Submission Instructions

Only one team member need to make a submission on Gradescope, but make sure both team members are assigned to the submission.

There will be 2 Gradescope submissions required for this assignment.

1. Written questions 1-8

This will be a gradescope form. You will input your answers to the written questions 1-8. Please keep your answers to the written questions succinct. We may deduct points for excessively verbose answers.

2. Code and Outputs (zip file)

Name the file <UNI-1>_<UNI-2>.zip.

The Spark projects from Task 2-3 should go under folder names task2, task3, accordingly.

Inside each folder, in addition to the Jupyter notebook and Python files, there should be an additional file named config which describes configurations or additional steps you did to run the three tasks mentioned below.

You also need to provide a config file which describes configurations or additional step you did to run the **following 3 tasks on a single Spark node **

Use the program in Task 2 to take “wiki-small.xml” as input to generate the graph.
Use the program in Task 3 to take the graph you just generated and output a rank list of the articles in the dataset.

Try to be clear about the instructions to run these steps. The purpose of doing this is to check if your program does what we mentioned in the spec.
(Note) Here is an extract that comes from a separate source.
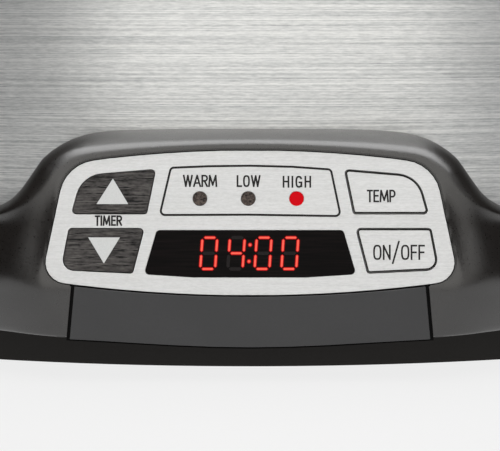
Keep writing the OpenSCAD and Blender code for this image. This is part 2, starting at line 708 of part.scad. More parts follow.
// A block swept along the body's end, hollowed for the fingers.
module handle(side) {
    reach = finger_gap + grip_t;
    in_place() difference() {
        end_piece(side, 0, grip_half) translate([0, handle_z]) polygon(outline([
            [seat, -14.5, 0], [reach, -grip_h / 2, 3.2], [reach, grip_h / 2, 3.2], [seat, 14.5, 0]]));
        end_piece(side, 0, grip_half - 2 * arm_half) translate([seat + 2.6, handle_z - 20])
            square([finger_gap - seat - 2.6, 40]);
        handle_screw_places() translate([0, 0, -1]) cylinder(r = 1.9 + fit, h = 15);
    }
}
module handle_left() { color("#1b1a19") handle(-1); }
module handle_right() { color("#1b1a19") handle(1); }
module handle_screws() {
    color("#8f8f8f") in_place() handle_screw_places() {
        translate([0, 0, -wrap_t - 2.6]) cylinder(r = 3.4, h = 2.4);
        translate([0, 0, -wrap_t - 1]) cylinder(r = 1.9, h = 13.4);
    }
}
module cord_gland() {
    color("#171716") in_place() translate([0, 0, gland_z]) difference() {
        union() {
            bar_y(gland_r + 3, rear_face, rear_face + gland_flange);
            bar_y(gland_r, half_wid - 3.5, rear_face + 1);
        }
        bar_y(cord_r, half_wid - 6, rear_face + gland_flange + 1);
    }
}
module gland_nut() {
    color("#8f8f8f") in_place() translate([0, 0, gland_z]) difference() {
        bar_y(gland_z - shelf_z - seat, half_wid + 0.6, rear_face - base_wall - 2.3);
        bar_y(gland_r + fit, half_wid, rear_face);
    }
}

// ---------- Crock and lid ----------

crock_profile = concat(
    [[crown_in - 4, crock_low_z]],
    reversed(quarter([crock_out, crock_low_z + 14], [crock_out - 14, crock_low_z])),
    [[crock_out, rim_z], [0.6, rim_z]],
    arc([0.2, rim_z + 2], 2, -60, 0, 4),
    arc([0.2, rim_top_z - 2.5], 2, 0, 90, 5),
    [[rabbet_in + 0.8, rim_top_z - 0.5], [rabbet_in, rim_top_z - 1.3], [rabbet_in, ledge_z]],
    [[crock_in + 1.2, ledge_z], [crock_in, ledge_z - 1.2]],
    quarter([crock_in, crock_floor_z + 18], [crock_in - 18, crock_floor_z]),
    [[crown_in - 4, crock_floor_z]]
);
module crock() {
    color("#141312") in_place() {
        oval_sweep() polygon(crock_profile);
        oval_plate(crown_in, crock_low_z, crock_floor_z);
        for (side = [-1, 1]) end_piece(side, 0, 20) polygon(outline([
            [-2, rim_z + 0.4, 0], [lug_reach, rim_z + 1.6, 1.6], [lug_reach, rim_top_z - 1.6, 1.6],
            [-2, rim_top_z - 1.2, 0]]));
    }
}

dome_z = crown_z - dome_r;
lid_edge = asin((glass_flange_z - dome_z) / dome_r);
lid_inner = asin((glass_z - dome_z) / (dome_r - glass_t));
lid_profile = concat(
    [[glass_out, glass_z + 1], [glass_out, glass_z + glass_t - 1], [glass_out - 1, glass_z + glass_t]],
    arc([crown_in, dome_z], dome_r, lid_edge, 90, 16),
    [[crown_in - 4, crown_z], [crown_in - 4, crown_z - glass_t]],
    arc([crown_in, dome_z], dome_r - glass_t, 90, lid_inner, 16),
    [[glass_out - 1, glass_z]]
);
module lid_glass() {
    color("#b9c4c6") in_place() difference() {
        union() {
            oval_sweep() polygon(lid_profile);
            oval_plate(crown_in, crown_z - glass_t, crown_z);
        }
        translate([0, 0, crown_z - glass_t - 1]) cylinder(r = 3 + fit, h = glass_t + 2);
    }
}
knob_r = knob_d / 2;
module lid_knob() {
    color("#191817") in_place() translate([0, 0, crown_z + 1]) difference() {
        rotate_extrude() polygon(concat(
            [[0, 0], [15, 0], [15.5, 1.5]],
            arc([16.2, knob_h * 0.36], 6, 250, 180, 6),
            arc([knob_r - 4, knob_h * 0.62 + 3], 4, -90, 30, 6),
            [for (i = [1:8]) let (x = (knob_r - 0.5) * cos(i * 90 / 8)) [x, knob_h * 0.62 + 5 + (knob_h * 0.38 - 5) * sin(i * 90 / 8)]]
        ));
        translate([0, 0, -1]) cylinder(r = 2.4 + fit, h = 15);
    }
}
module knob_washer() {
    color("#2e2d2c") in_place() translate([0, 0, crown_z]) difference() {
        cylinder(r = 14, h = 1);
        translate([0, 0, -1]) cylinder(r = 3 + fit, h = 3);
    }
}
module knob_screw() {
    color("#b0b0b0") in_place() translate([0, 0, crown_z - glass_t]) {
        translate([0, 0, -2.4]) cylinder(r = 5.5, h = 2.4);
        cylinder(r = 2.4, h = glass_t + 13);
    }
}

base_shell();
bottom_cover();
rubber_feet();
cover_screws();
outer_wrap();
front_cover();
panel_overlay();
display_window();
lamp_warm();
lamp_low();
lamp_high();
key_timer_up();
key_timer_down();
key_temp();
key_power();
plunger_timer_up();
plunger_timer_down();
plunger_temp();
plunger_power();
control_board();
board_screws();
display_module();
indicator_leds();
key_switches();
buzzer();
power_board();
power_board_screws();
relay();
transformer();
filter_capacitor();
terminal_block();
ribbon_cable();
heater_leads();
sensor_lead();
temperature_sensor();
thermal_fuse();
heating_pot();
heater_band();
band_strap();
strap_screw();
pot_brackets();
bracket_screws();
heat_shield();
shield_screws();
handle_left();
handle_right();
handle_screws();
cord_gland();
gland_nut();
crock();
lid_glass();
lid_knob();
knob_screw();
knob_washer();
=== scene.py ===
"""Programmable slow cooker: its looks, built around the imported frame.

The cooker stands on the origin with its control panel facing -Y. Sizes in this file are
millimetres and Blender's are metres, so a mesh is scaled by MM as it is placed. The studio's
own places are in metres.
"""

import logging
import math
from collections.abc import Iterator, Sequence
from contextlib import contextmanager
from dataclasses import dataclass, field
from enum import Enum

import bpy
import numpy as np
from mathutils import Matrix, Vector


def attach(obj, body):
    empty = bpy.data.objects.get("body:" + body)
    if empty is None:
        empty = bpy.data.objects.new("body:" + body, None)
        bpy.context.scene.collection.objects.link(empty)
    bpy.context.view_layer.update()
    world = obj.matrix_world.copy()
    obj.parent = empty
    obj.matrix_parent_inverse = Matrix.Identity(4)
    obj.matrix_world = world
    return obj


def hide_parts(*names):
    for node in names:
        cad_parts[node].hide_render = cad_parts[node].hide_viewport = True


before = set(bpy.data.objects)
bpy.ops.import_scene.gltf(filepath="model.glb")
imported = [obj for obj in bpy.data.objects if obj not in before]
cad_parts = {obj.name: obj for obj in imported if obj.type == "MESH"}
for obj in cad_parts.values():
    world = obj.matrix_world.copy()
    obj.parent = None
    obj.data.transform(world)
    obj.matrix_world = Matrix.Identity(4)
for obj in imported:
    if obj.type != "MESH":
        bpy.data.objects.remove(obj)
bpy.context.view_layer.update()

MM = 0.001
LOG = logging.getLogger("slow_cooker")
Point = tuple[float, float]
Corner = tuple[float, float, float]
Box = tuple[float, float, float, float]
Socket = bpy.types.NodeSocket
Tree = bpy.types.NodeTree
Node = bpy.types.Node
Piece = bpy.types.Object


# ---------------------------------------------------------------- finishes


def linear(hex_colour: str) -> tuple[float, float, float, float]:
    """Turn an sRGB hex colour into linear RGBA.

    Args:
        hex_colour: Six hex digits after a hash.

    Returns:
        Red, green, blue and a full alpha, as a shader wants them.
    """
    parts = [int(hex_colour[i : i + 2], 16) / 255 for i in (1, 3, 5)]
    lin = [p / 12.92 if p <= 0.04045 else ((p + 0.055) / 1.055) ** 2.4 for p in parts]
    return (lin[0], lin[1], lin[2], 1.0)


def per_mm(size_mm: float) -> float:
    """Texture scale, in cycles to the metre, whose features are size_mm across."""
    return 1.0 / (size_mm * MM)


def add(tree: Tree, kind: str, inputs: dict, **settings: object) -> Node:
    """Add one node, set it up and link it.

    Args:
        tree: The material's node tree.
        kind: Blender's name of the node type, without its ShaderNode.
        inputs: For each input, by its name or number, its value, its source socket or the
            node whose first output is its source.
        settings: Properties of the node itself.

    Returns:
        The new node.
    """
    made = tree.nodes.new(f"ShaderNode{kind}")
    for name, value in settings.items():
        setattr(made, name, value)
    for key, value in inputs.items():
        source = value.outputs[0] if isinstance(value, Node) else value
        if isinstance(source, Socket):
            tree.links.new(source, made.inputs[key])
        else:
            made.inputs[key].default_value = value
    return made


@dataclass(frozen=True)
class Finish:
    """What a surface is made of and how it was made; name is also the material's name.

    A finish has a colour, and a tone that its pattern takes it to.
    """

    name: str
    slot: str
    colour: str = "#ffffff"
    tone: str = "#ffffff"

    def shader(self, tree: Tree, place: Socket) -> Node:
        """Build the pattern on the object's own coordinates, and return the shader."""
        raise NotImplementedError

    def surface(self, tree: Tree, inputs: dict, share: Node | None = None, into: str = "Base Color",
                relief: tuple[Node, float, float] | None = None, tone_first: bool = False) -> Node:
        """Add the shader itself, with the two colours blended and the relief as bump.

        Args:
            tree: The material's node tree.
            inputs: The shader's other inputs.
            share: How far the blend is from its first colour to its second, 0 to 1.
            into: The input that takes the blend.
            relief: Source of the height, the bump's strength and its height in millimetres.
            tone_first: The blend goes from tone to colour, not from colour to tone.

        Returns:
            The shader.
        """
        if share is not None:
            first, second = (self.tone, self.colour) if tone_first else (self.colour, self.tone)
            blend = add(tree, "Mix", {0: share, 6: linear(first), 7: linear(second)}, data_type="RGBA")
            inputs = {into: blend.outputs[2], **inputs}
        if relief is not None:
            height, strength, depth_mm = relief
            bump = add(tree, "Bump", {"Height": height, "Strength": strength, "Distance": depth_mm * MM})
            inputs = {"Normal": bump, **inputs}
        return add(tree, "BsdfPrincipled", inputs)

    def material(self) -> bpy.types.Material:
        """The Blender material of this finish, made on first use.

        Returns:
            The material, shared by every piece of this finish.
        """
        found = bpy.data.materials.get(self.name)
        if found is not None:
            return found
        made = bpy.data.materials.new(self.name)
        made.use_nodes = True
        tree = made.node_tree
        tree.nodes.clear()
        place = add(tree, "TexCoord", {}).outputs["Object"]
        add(tree, "OutputMaterial", {"Surface": self.shader(tree, place)})
        return made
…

Do not worry whether your program has the lowest completion time.

In addition to the code, you will need to submit the following output files for each of the tasks:

schema.txt
task2.csv (first 10 rows of the webgraph)
task3.csv (first 10 rows of PageRank output)

Zip file structure:

UNI-1_UNI-2_assignment2.zip
├── task1
│   └── schema.txt
├── task2
│   ├── task2.csv
│   ├── task2.py
│   ├── task2.ipynb
│   └── task2config.txt
└── task3
    ├── task3.csv
    ├── task3.py
    ├── task3.ipynb
    └── task3config.txt

Acknowledgements

This assignment is based on Peifeng Yu and Mosharaf Chowdhury’s UMICH EECS598: Advanced Topics on Systems for X.